There are substantial differences in interest rates for power-plant financing from nation to nation. To solve this problem, Yadigaroglu said, financiers should address issues of counterparty risk and land availability.

Currency problems can be particularly thorny. Yadigaroglu said financiers should work to get pension-fund investments into nations where these problems exist.

Michael Bloomberg
Michael Bloomberg discussed pragmatism. (Credit: UN Web TV)

Michael Bloomberg, CEO of Bloomberg LP, discussed how the business community is responding to climate change. He said that no businesspeople he knows would say the world is coming to an end. This is because they are taking action. “Businesspeople, like mayors, do things to protect themselves against possible eventualities.”

Within the United States, Bloomberg said, the states that invest in transitioning to the new energy economy will be more economically successful than states that lag behind them. “Those who don’t move get left behind and that will hurt everybody.”

However, states vary in their economic resources, financial markets, clean energy markets and incentives, and economic priorities. Therefore, the transition toward renewable energy could exacerbate existing economic disparities within the United States unless policymakers and financiers facilitate investment across a broad spectrum of states and regions.

Political gridlock also complicates the situation. “We have a federal government that’s paralyzed and isn’t doing anything,” Bloomberg said.
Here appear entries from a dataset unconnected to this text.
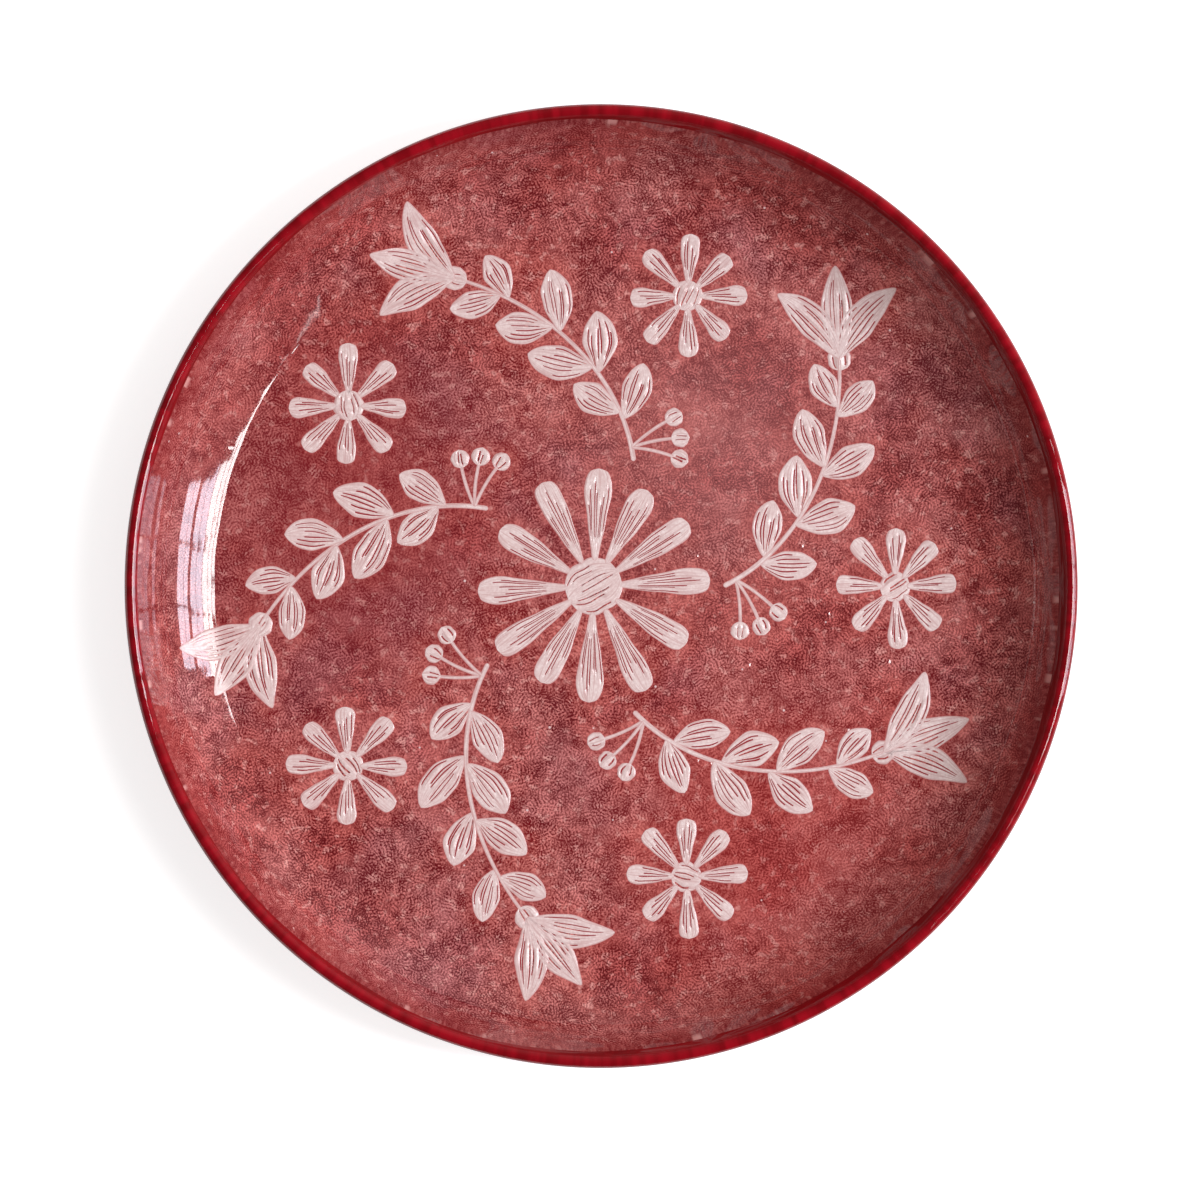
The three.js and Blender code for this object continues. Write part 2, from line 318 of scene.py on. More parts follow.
def crimson_finish(name, thick_height):
    """Crimson glaze, dark where it pooled. Above thick_height it grows thin and lighter."""
    material, tree, shader = new_finish(name, 0.035, 1.45)
    place = add_node(tree, "ShaderNodeTexCoord").outputs["Object"]
    pool = ranged(tree, noise(tree, place, 42, 4), 0.3, 0.7)
    fleck = ranged(tree, noise(tree, place, 620, 2), 0.55, 0.75, 0, 0.3)
    thick = mixed(tree, pool, colour(120, 0, 8), colour(142, 2, 14))
    flecked = mixed(tree, fleck, thick, colour(156, 10, 22))

    # Where it is thin the brush left lighter and darker bars across the band
    outwards = counted_vector(tree, "MULTIPLY", place, (1, 1, 0))
    round_plate = counted_vector(tree, "NORMALIZE", outwards)
    bar = ranged(tree, noise(tree, round_plate, 34, 3), 0.36, 0.64)
    brushed = mixed(tree, bar, colour(128, 0, 12), colour(158, 6, 24))
    high = add_node(tree, "ShaderNodeSeparateXYZ", {"Vector": place}).outputs["Z"]
    thin = ranged(tree, high, thick_height, thick_height + thinning_height)
    tree.links.new(mixed(tree, thin, flecked, brushed), shader.inputs["Base Color"])
    wave = noise(tree, place, 90, 1)
    relief = add_node(tree, "ShaderNodeBump", {"Height": wave, "Distance": 0.00012, "Strength": 1})
    tree.links.new(relief.outputs[0], shader.inputs["Normal"])
    return material


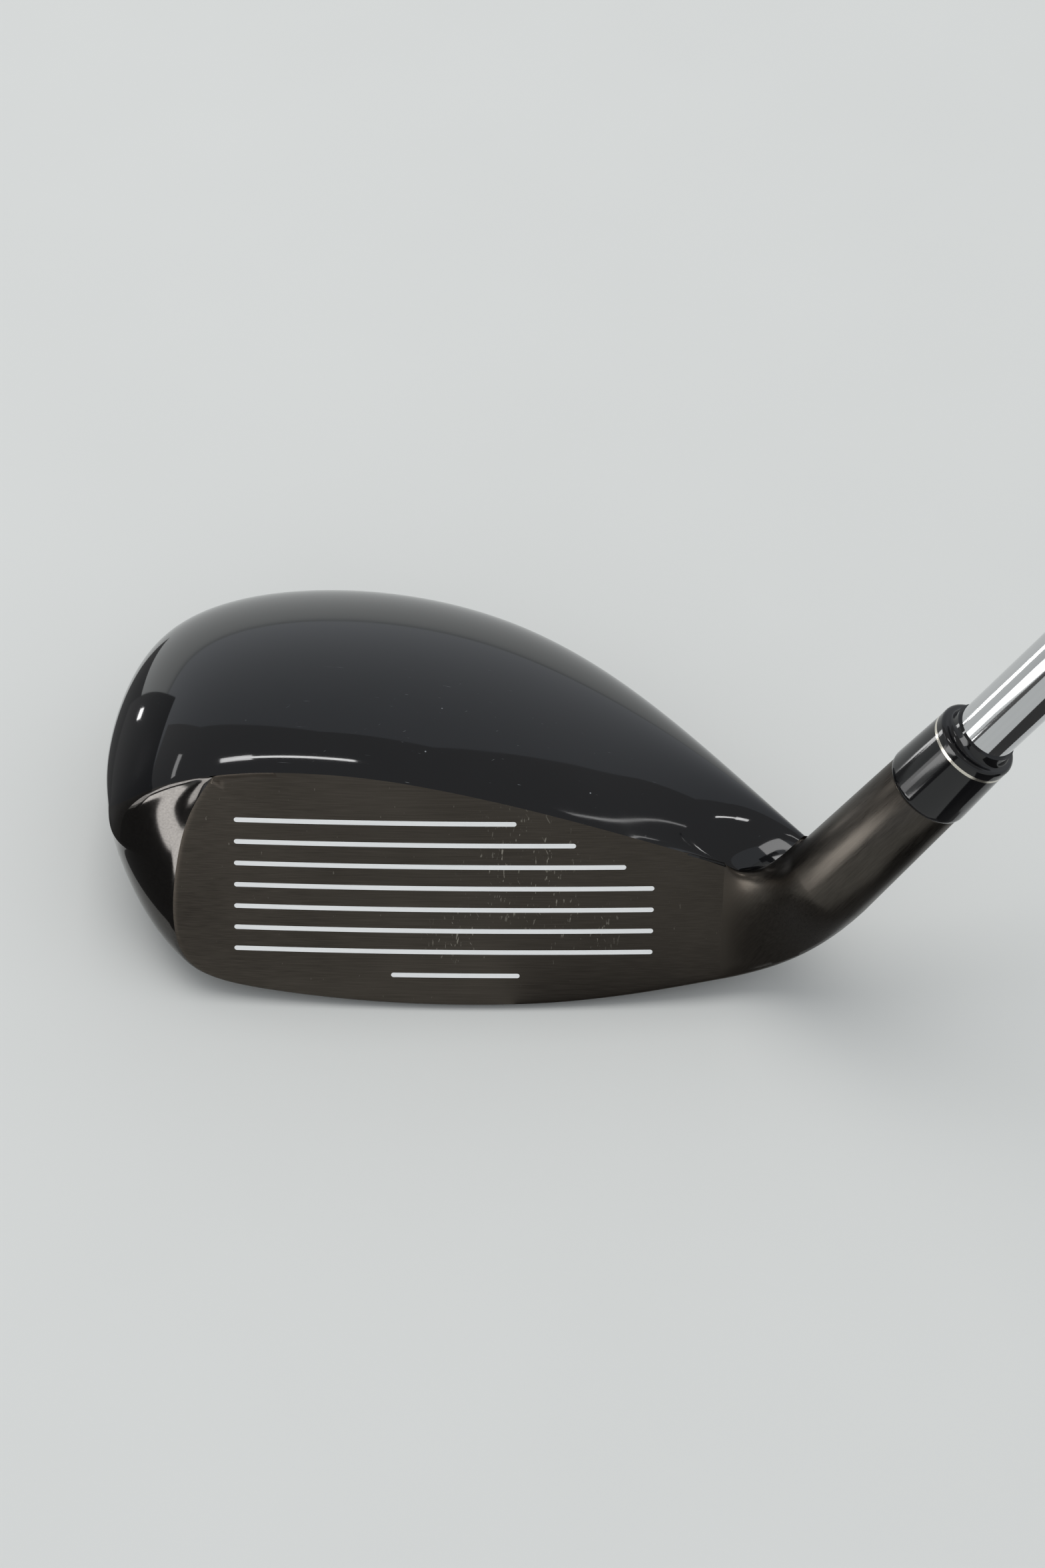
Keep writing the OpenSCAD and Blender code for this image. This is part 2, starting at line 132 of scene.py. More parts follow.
def bspline(points, t):
    """The cubic B-spline over the points, which starts and ends at the first and last of them."""
    last = len(points) - 1
    i = min(int(t * last), last - 1)
    k = t * last - i
    s = 1 - k
    before = points[i - 1] if i > 0 else 2 * points[0] - points[1]
    after = points[i + 2] if i + 2 <= last else 2 * points[last] - points[last - 1]
    return (
        s ** 3 * before
        + (3 * k ** 3 - 6 * k * k + 4) * points[i]
        + (3 * s ** 3 - 6 * s * s + 4) * points[i + 1]
        + k ** 3 * after
    ) / 6


def shift(table, t):
    """The shift at t from a table of shifts in mm."""
    return bspline([mm(*p) for p in table], t)


def relaxed(rings, shares, passes):
    """Closed rings of points, smoothed over a number of passes.

    Each pass draws every point by its share to the middle of its four neighbours: fully a third of the
    way up, less towards the first and last rings, and not at all in those.
    """
    full_pull = 27 / 4
    count, last = len(rings[0]), len(rings) - 1
    for _ in range(passes):
        rings = [rings[0]] + [
            [
                mix(
                    rings[r][i],
                    (rings[r][i - 1] + rings[r][(i + 1) % count] + rings[r - 1][i] + rings[r + 1][i]) / 4,
                    shares[i] * full_pull * (r / last) * (1 - r / last) ** 2,
                )
                for i in range(count)
            ]
            for r in range(1, last)
        ] + [rings[last]]
    return rings



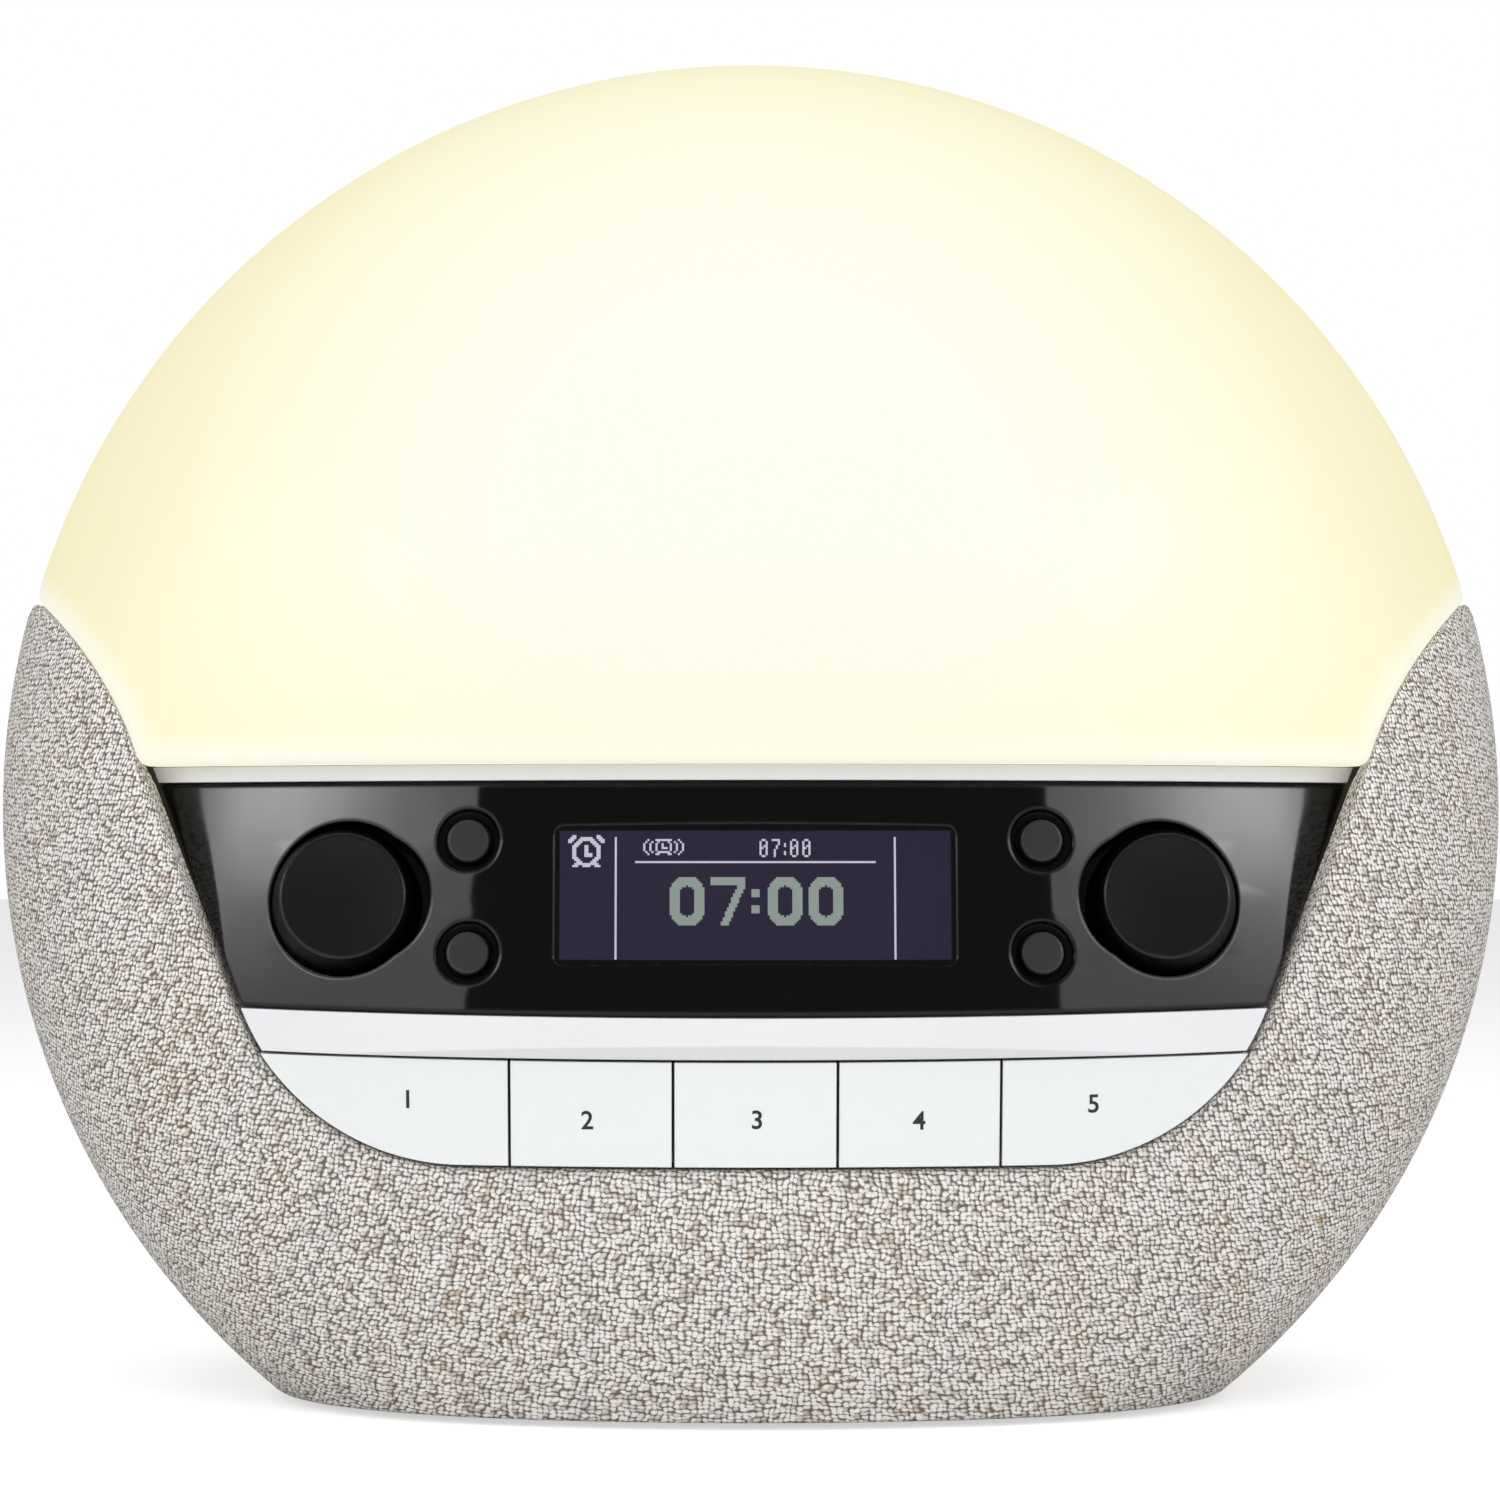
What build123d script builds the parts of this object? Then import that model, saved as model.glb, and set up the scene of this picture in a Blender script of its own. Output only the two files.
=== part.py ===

He said cities and the private sector are taking the lead.

“CEOs have to get on board,” Schapiro said. Her team wants to “engage boards of directors to ensure they hold management accountable.”

"Markets need to unleash the force of human ingenuity. The world now counts on you," Ki-Moon said. “We need massive scaling up of investment in clean energy and energy efficiency.”

Now that clean energy has become mainstream, Michael Liebreich, chairman of the advisory board at Bloomberg New Energy Finance, said we should change the vocabulary we use about it. “If you do one thing for me today, please never refer again to renewable energy as alternative energy.”